Un aveu, une humilité ou une façon de se désengager du futur et de la réappropriation des usagers ? Un peu des trois sûrement, puisqu’il faut garder à l’esprit les ravages de l’architecture moderne corbuséenne en urbanisme, avec la problématique des grands ensembles (d’ailleurs proposés par Le Corbusier dans ses esquisses pour Saint-Gaudens !). La fin de la projection est scandée par des cris de joie des jeunes présents dans la salle. En effet, 117 figurants saint-gaudinois sont dans le film. En ce soir du 12 novembre, salle 1, la plus grande du cinéma du Régent, il a fallu amener des chaises supplémentaires pour accueillir tout le monde. Mon deuxième regret est là : aucune publicité à l’échelle de la ville n’a été faite, ne sont donc venus assister à la projection que les figurants et leurs familles ou presque. Les questions, les échanges qui ont eu lieu avec Julie Desprairies, Serge Bozon, Mehdi Zannad n’ont été centrés que sur le tournage : « Excusez-nous, certains sont coupés au montage », « J’espère ne pas avoir fait de fautes sur vos noms dans le générique »… J’ai tout de même appris que le film a été tourné en 1/66 pour resserrer le cadre, que le son en prise directe permet au spectateur une meilleure immersion dans le site…

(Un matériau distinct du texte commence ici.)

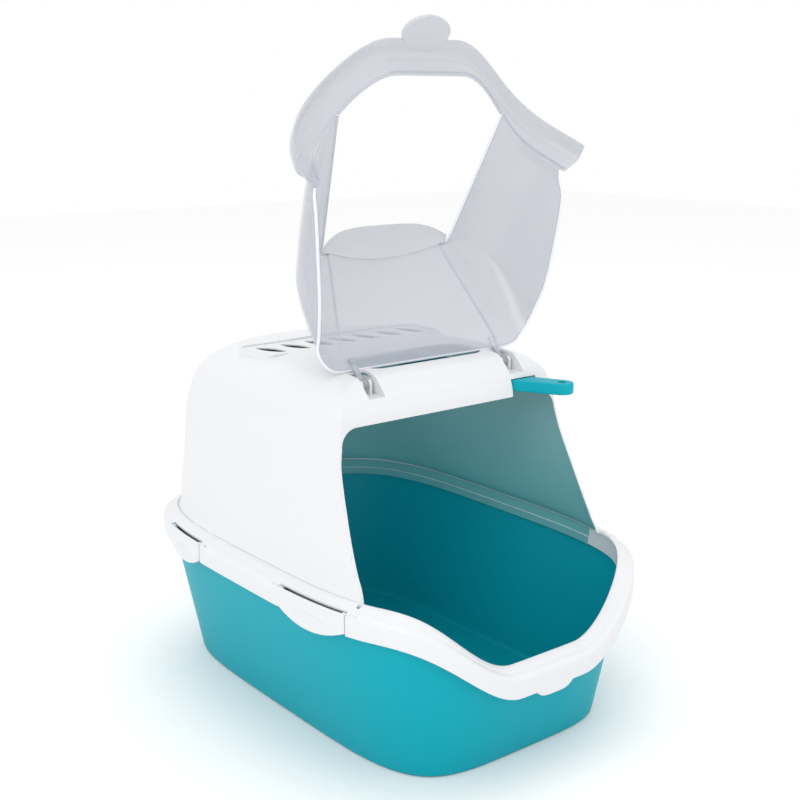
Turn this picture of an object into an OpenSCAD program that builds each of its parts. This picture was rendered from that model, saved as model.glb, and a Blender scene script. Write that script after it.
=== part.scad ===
// Hooded cat litter box: a deep tray, a hood clipped on with four latches, a translucent entry
// cover that swings up over the roof, a charcoal vent filter and a scoop kept under the roof.
// Millimetres, +Z up, +X to the right seen from the front, the entrance faces -Y.
// The origin is on the floor, under the middle of the rim.

/* [Rim] */
// Width over the hood's rim
rim_w = 400; // [396:1:404]
// Length over the hood's rim
rim_l = 560; // [556:1:564]
// Height of the rim skirt's lower edge at the sides
skirt_z = 158; // [156:0.5:160]
// Depth of the dip in the front of the rim
dip = 71; // [66:1:74]

/* [Tray] */
// Width of the tray's floor
floor_w = 302; // [294:1:306]
// Length of the tray's floor
floor_l = 480; // [472:1:484]
// Wall thickness of the tray
tray_t = 3; // [2.6:0.1:3.2]

/* [Hood] */
// Wall thickness of the hood
hood_t = 3; // [2.8:0.1:3.2]
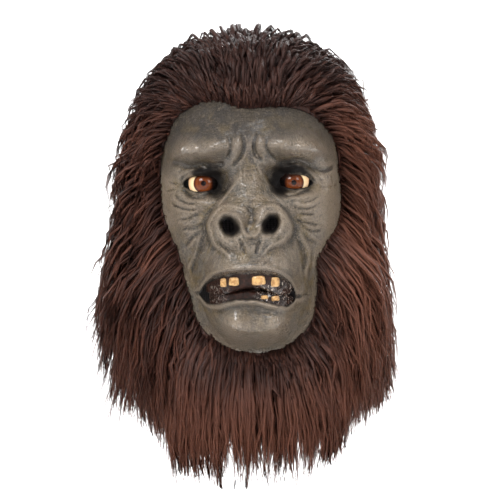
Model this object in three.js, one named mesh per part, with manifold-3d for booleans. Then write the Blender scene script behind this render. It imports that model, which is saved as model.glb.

La question que je me pose encore est donc celle du but de ce court métrage, quelles volontés sont portées par ce film ? Comprendre la ville ? Comprendre l’urbanité ? Le métier d’architecte ? J’aurai voulu que ce film puisse parler à tout le monde, qu’il mêle l’art comme il le fait (cinéma, danse, poésie, création architecturale) sans se dispenser d’un peu de pédagogie pour les non-initiés. Si je suis sortie de la salle sans avoir redécouvert ma ville, encore moins son urbanisme (ni celui d’aujourd’hui ni celui imaginé par Le Corbusier), grâce à ce court, à son originalité, sa singularité, j’ai toutefois appréhendé le métier d’architecte autrement. La vision est quasi onirique, l’expression des engagements de l’architecte assez belle.